-- begin Recorded information --

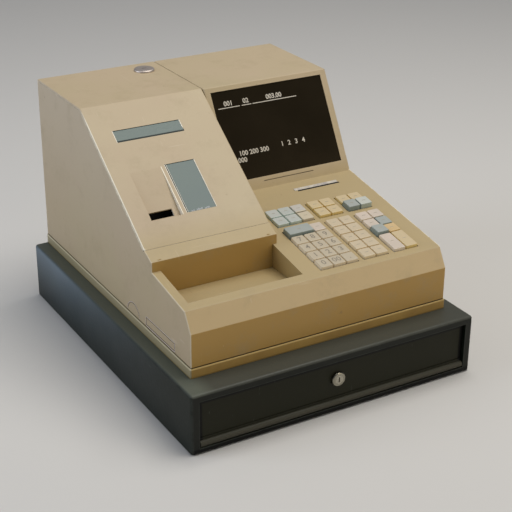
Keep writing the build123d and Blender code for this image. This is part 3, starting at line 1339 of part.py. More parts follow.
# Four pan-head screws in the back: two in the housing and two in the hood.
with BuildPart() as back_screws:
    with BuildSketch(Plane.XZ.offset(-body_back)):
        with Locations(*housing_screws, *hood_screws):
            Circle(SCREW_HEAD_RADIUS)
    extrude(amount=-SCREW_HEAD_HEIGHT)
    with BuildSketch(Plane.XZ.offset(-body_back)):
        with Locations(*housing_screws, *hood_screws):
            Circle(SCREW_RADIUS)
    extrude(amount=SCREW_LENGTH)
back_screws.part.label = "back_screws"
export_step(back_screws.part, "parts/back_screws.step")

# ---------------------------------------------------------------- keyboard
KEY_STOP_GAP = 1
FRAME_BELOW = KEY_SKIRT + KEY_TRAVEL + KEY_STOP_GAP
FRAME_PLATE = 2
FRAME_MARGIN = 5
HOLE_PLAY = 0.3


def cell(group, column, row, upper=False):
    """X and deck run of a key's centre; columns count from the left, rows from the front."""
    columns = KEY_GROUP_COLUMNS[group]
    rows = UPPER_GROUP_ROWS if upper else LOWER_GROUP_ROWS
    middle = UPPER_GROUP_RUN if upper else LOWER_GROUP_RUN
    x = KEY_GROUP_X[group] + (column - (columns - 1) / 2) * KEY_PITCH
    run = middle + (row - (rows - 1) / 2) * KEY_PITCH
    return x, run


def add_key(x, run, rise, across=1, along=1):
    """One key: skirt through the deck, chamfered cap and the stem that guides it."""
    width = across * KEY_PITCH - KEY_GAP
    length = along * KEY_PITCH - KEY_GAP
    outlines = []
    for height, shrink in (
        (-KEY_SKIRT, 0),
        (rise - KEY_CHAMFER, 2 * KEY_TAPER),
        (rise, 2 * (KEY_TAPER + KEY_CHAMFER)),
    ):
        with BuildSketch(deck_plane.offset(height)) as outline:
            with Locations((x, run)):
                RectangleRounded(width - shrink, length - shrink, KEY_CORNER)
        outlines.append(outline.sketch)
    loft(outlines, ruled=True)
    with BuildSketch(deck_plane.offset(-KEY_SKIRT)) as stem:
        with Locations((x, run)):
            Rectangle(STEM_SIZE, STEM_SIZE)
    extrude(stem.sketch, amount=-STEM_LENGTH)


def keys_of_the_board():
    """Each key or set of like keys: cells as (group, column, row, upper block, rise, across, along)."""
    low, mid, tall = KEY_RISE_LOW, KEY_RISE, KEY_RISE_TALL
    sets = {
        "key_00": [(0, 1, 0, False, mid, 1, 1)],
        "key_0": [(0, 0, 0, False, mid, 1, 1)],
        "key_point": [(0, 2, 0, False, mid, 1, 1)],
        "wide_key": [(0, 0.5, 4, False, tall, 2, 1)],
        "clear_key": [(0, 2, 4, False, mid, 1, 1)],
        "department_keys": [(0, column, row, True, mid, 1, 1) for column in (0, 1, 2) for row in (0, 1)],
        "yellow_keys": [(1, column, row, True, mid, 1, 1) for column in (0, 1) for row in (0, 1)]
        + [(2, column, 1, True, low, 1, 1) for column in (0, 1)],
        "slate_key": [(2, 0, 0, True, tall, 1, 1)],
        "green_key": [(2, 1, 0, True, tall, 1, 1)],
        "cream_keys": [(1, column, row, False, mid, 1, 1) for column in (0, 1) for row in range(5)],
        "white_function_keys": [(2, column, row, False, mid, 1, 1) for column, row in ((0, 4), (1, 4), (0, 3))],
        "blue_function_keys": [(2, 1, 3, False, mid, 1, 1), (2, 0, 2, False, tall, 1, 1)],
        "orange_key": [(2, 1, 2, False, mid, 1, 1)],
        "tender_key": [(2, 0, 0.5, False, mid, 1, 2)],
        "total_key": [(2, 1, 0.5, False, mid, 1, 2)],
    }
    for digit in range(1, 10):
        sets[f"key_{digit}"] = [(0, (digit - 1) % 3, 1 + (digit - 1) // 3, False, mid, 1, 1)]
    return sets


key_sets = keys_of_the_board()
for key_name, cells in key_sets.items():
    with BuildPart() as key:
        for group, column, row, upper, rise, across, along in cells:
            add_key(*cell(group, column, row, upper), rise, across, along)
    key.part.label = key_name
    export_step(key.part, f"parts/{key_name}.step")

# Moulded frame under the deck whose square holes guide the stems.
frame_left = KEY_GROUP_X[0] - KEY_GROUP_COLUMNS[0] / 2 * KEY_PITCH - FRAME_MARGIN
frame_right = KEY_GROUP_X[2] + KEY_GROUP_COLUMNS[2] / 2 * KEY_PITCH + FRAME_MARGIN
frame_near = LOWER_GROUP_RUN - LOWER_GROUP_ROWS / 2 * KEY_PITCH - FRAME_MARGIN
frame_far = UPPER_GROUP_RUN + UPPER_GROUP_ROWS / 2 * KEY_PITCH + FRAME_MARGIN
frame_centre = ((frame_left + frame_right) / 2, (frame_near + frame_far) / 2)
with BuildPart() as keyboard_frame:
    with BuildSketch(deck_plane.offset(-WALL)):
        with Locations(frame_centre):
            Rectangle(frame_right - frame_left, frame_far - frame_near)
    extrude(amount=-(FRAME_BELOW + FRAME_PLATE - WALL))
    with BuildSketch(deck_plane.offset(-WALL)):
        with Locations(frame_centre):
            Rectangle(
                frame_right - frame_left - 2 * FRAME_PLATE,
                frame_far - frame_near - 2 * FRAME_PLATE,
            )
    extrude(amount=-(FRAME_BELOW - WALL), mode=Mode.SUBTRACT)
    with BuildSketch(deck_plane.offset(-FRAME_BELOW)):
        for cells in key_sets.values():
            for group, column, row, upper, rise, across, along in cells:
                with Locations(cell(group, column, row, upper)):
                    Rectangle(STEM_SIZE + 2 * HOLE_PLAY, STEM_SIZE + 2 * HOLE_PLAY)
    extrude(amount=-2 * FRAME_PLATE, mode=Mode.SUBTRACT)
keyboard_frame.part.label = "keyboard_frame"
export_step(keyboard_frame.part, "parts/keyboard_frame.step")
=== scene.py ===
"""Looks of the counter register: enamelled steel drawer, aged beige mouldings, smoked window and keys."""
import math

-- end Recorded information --

- _What the task asks_: Copy all data exactly, start to finish.

- _Task solution_:
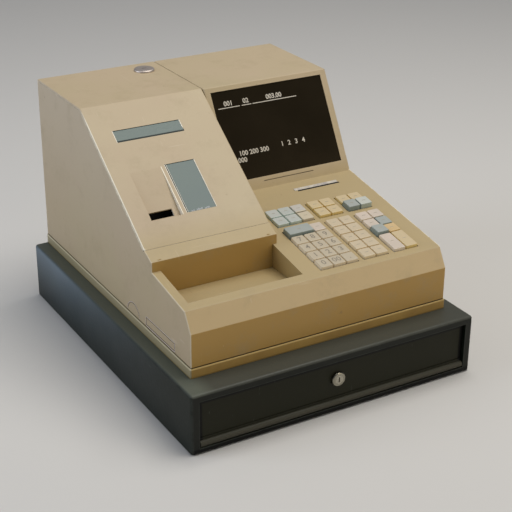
Keep writing the build123d and Blender code for this image. This is part 3, starting at line 1339 of part.py. More parts follow.
# Four pan-head screws in the back: two in the housing and two in the hood.
with BuildPart() as back_screws:
    with BuildSketch(Plane.XZ.offset(-body_back)):
        with Locations(*housing_screws, *hood_screws):
            Circle(SCREW_HEAD_RADIUS)
    extrude(amount=-SCREW_HEAD_HEIGHT)
    with BuildSketch(Plane.XZ.offset(-body_back)):
        with Locations(*housing_screws, *hood_screws):
            Circle(SCREW_RADIUS)
    extrude(amount=SCREW_LENGTH)
back_screws.part.label = "back_screws"
export_step(back_screws.part, "parts/back_screws.step")

# ---------------------------------------------------------------- keyboard
KEY_STOP_GAP = 1
FRAME_BELOW = KEY_SKIRT + KEY_TRAVEL + KEY_STOP_GAP
FRAME_PLATE = 2
FRAME_MARGIN = 5
HOLE_PLAY = 0.3


def cell(group, column, row, upper=False):
    """X and deck run of a key's centre; columns count from the left, rows from the front."""
    columns = KEY_GROUP_COLUMNS[group]
    rows = UPPER_GROUP_ROWS if upper else LOWER_GROUP_ROWS
    middle = UPPER_GROUP_RUN if upper else LOWER_GROUP_RUN
    x = KEY_GROUP_X[group] + (column - (columns - 1) / 2) * KEY_PITCH
    run = middle + (row - (rows - 1) / 2) * KEY_PITCH
    return x, run


def add_key(x, run, rise, across=1, along=1):
    """One key: skirt through the deck, chamfered cap and the stem that guides it."""
    width = across * KEY_PITCH - KEY_GAP
    length = along * KEY_PITCH - KEY_GAP
    outlines = []
    for height, shrink in (
        (-KEY_SKIRT, 0),
        (rise - KEY_CHAMFER, 2 * KEY_TAPER),
        (rise, 2 * (KEY_TAPER + KEY_CHAMFER)),
    ):
        with BuildSketch(deck_plane.offset(height)) as outline:
            with Locations((x, run)):
                RectangleRounded(width - shrink, length - shrink, KEY_CORNER)
        outlines.append(outline.sketch)
    loft(outlines, ruled=True)
    with BuildSketch(deck_plane.offset(-KEY_SKIRT)) as stem:
        with Locations((x, run)):
            Rectangle(STEM_SIZE, STEM_SIZE)
    extrude(stem.sketch, amount=-STEM_LENGTH)


def keys_of_the_board():
    """Each key or set of like keys: cells as (group, column, row, upper block, rise, across, along)."""
    low, mid, tall = KEY_RISE_LOW, KEY_RISE, KEY_RISE_TALL
    sets = {
        "key_00": [(0, 1, 0, False, mid, 1, 1)],
        "key_0": [(0, 0, 0, False, mid, 1, 1)],
        "key_point": [(0, 2, 0, False, mid, 1, 1)],
        "wide_key": [(0, 0.5, 4, False, tall, 2, 1)],
        "clear_key": [(0, 2, 4, False, mid, 1, 1)],
        "department_keys": [(0, column, row, True, mid, 1, 1) for column in (0, 1, 2) for row in (0, 1)],
        "yellow_keys": [(1, column, row, True, mid, 1, 1) for column in (0, 1) for row in (0, 1)]
        + [(2, column, 1, True, low, 1, 1) for column in (0, 1)],
        "slate_key": [(2, 0, 0, True, tall, 1, 1)],
        "green_key": [(2, 1, 0, True, tall, 1, 1)],
        "cream_keys": [(1, column, row, False, mid, 1, 1) for column in (0, 1) for row in range(5)],
        "white_function_keys": [(2, column, row, False, mid, 1, 1) for column, row in ((0, 4), (1, 4), (0, 3))],
        "blue_function_keys": [(2, 1, 3, False, mid, 1, 1), (2, 0, 2, False, tall, 1, 1)],
        "orange_key": [(2, 1, 2, False, mid, 1, 1)],
        "tender_key": [(2, 0, 0.5, False, mid, 1, 2)],
        "total_key": [(2, 1, 0.5, False, mid, 1, 2)],
    }
    for digit in range(1, 10):
        sets[f"key_{digit}"] = [(0, (digit - 1) % 3, 1 + (digit - 1) // 3, False, mid, 1, 1)]
    return sets


key_sets = keys_of_the_board()
for key_name, cells in key_sets.items():
    with BuildPart() as key:
        for group, column, row, upper, rise, across, along in cells:
            add_key(*cell(group, column, row, upper), rise, across, along)
    key.part.label = key_name
    export_step(key.part, f"parts/{key_name}.step")

# Moulded frame under the deck whose square holes guide the stems.
frame_left = KEY_GROUP_X[0] - KEY_GROUP_COLUMNS[0] / 2 * KEY_PITCH - FRAME_MARGIN
frame_right = KEY_GROUP_X[2] + KEY_GROUP_COLUMNS[2] / 2 * KEY_PITCH + FRAME_MARGIN
frame_near = LOWER_GROUP_RUN - LOWER_GROUP_ROWS / 2 * KEY_PITCH - FRAME_MARGIN
frame_far = UPPER_GROUP_RUN + UPPER_GROUP_ROWS / 2 * KEY_PITCH + FRAME_MARGIN
frame_centre = ((frame_left + frame_right) / 2, (frame_near + frame_far) / 2)
with BuildPart() as keyboard_frame:
    with BuildSketch(deck_plane.offset(-WALL)):
        with Locations(frame_centre):
            Rectangle(frame_right - frame_left, frame_far - frame_near)
    extrude(amount=-(FRAME_BELOW + FRAME_PLATE - WALL))
    with BuildSketch(deck_plane.offset(-WALL)):
        with Locations(frame_centre):
            Rectangle(
                frame_right - frame_left - 2 * FRAME_PLATE,
                frame_far - frame_near - 2 * FRAME_PLATE,
            )
    extrude(amount=-(FRAME_BELOW - WALL), mode=Mode.SUBTRACT)
    with BuildSketch(deck_plane.offset(-FRAME_BELOW)):
        for cells in key_sets.values():
            for group, column, row, upper, rise, across, along in cells:
                with Locations(cell(group, column, row, upper)):
                    Rectangle(STEM_SIZE + 2 * HOLE_PLAY, STEM_SIZE + 2 * HOLE_PLAY)
    extrude(amount=-2 * FRAME_PLATE, mode=Mode.SUBTRACT)
keyboard_frame.part.label = "keyboard_frame"
export_step(keyboard_frame.part, "parts/keyboard_frame.step")
=== scene.py ===
"""Looks of the counter register: enamelled steel drawer, aged beige mouldings, smoked window and keys."""
import math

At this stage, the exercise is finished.